Theoretical and experimental investigation of shaping process of circular metal tubes into triangular columns by the elastoforming method

Abstract

In this article, a new manufacturing method is introduced to shape circular tubes into columns with triangular cross-section by the elastoforming process. Also, a theoretical analysis is performed to derive a theoretical formula for predicting total dissipated energy that is required for the forming process. For this purpose, V-shape dies with different angles are designed and some aluminum and brazen tubes with different characteristics are prepared. The circular tubes in the empty and filled conditions are compressed between a rigid V-shape die and a flat punch, and during the plastic deformation under the lateral loading, the tubes are shaped into the triangular sections. Considering different tube lengths, outer diameters and wall thicknesses, the specimens are categorized. Also, some of the samples are filled by cylindrical polyethylene Teflon with different thicknesses to investigate the effects of Teflon-filler on the shaping process of the triangular columns.
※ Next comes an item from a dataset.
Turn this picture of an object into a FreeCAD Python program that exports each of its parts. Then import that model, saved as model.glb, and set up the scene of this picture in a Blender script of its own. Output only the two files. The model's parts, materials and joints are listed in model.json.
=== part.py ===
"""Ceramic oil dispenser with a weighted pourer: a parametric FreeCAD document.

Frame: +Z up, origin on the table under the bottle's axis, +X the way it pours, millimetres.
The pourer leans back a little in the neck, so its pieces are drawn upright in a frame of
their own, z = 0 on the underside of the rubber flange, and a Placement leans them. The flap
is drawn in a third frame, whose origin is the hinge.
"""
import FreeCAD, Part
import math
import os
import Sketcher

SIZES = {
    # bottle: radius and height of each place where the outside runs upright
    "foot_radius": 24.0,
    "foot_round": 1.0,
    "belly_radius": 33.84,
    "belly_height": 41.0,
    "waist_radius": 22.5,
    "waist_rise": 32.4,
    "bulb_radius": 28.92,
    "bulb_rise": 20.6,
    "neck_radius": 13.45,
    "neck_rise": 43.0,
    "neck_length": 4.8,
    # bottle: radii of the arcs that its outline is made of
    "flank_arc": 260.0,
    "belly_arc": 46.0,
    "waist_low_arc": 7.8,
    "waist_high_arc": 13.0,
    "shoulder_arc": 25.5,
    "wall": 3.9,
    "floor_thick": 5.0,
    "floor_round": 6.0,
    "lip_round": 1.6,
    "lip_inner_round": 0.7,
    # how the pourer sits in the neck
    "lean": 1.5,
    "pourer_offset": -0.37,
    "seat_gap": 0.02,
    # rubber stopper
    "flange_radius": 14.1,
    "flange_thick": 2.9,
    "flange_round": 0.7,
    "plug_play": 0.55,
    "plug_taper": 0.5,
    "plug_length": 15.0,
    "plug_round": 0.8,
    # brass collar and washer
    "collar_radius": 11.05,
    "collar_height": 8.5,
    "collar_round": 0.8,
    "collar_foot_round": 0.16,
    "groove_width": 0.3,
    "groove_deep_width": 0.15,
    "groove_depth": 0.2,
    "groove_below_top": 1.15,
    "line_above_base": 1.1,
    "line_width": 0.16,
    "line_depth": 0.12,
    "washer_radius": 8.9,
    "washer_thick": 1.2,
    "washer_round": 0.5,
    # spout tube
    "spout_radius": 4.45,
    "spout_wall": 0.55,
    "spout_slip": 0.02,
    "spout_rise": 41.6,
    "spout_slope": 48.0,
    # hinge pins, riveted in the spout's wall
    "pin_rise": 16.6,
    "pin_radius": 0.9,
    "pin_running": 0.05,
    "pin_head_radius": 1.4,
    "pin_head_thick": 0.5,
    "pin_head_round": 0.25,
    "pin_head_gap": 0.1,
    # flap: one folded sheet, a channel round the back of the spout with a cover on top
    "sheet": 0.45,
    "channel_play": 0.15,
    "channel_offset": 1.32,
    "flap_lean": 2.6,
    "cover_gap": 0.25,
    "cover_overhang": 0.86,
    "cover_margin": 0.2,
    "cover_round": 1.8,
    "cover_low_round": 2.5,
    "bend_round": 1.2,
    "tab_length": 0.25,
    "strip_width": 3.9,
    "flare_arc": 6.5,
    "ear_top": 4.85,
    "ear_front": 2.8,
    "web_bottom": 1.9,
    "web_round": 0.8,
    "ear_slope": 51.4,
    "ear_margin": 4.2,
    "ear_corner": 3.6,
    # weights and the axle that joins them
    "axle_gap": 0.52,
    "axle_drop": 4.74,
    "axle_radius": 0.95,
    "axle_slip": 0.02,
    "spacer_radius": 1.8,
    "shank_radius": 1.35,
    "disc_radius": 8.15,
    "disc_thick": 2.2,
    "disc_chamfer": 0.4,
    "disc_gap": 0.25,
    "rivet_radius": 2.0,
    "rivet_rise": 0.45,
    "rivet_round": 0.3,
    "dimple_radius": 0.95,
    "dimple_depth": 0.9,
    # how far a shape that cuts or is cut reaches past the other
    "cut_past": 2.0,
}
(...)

The experiments show that using the cylindrical Teflon-filler, deformation mode of the triangular tubes improves, significantly. In addition, experimental observations of the deformation modes illustrate that there is an optimum value for wall thickness of cylindrical Teflon-filler and the tubes with the optimum Teflon-filler forms close to desirable triangular shape. The results show that by increasing tube wall thickness, probability of crack initiation and fracture reduces. Furthermore, comparison of estimations by the presented theory and the corresponding experimental measurements show an acceptable agreement, in both of empty and filled conditions.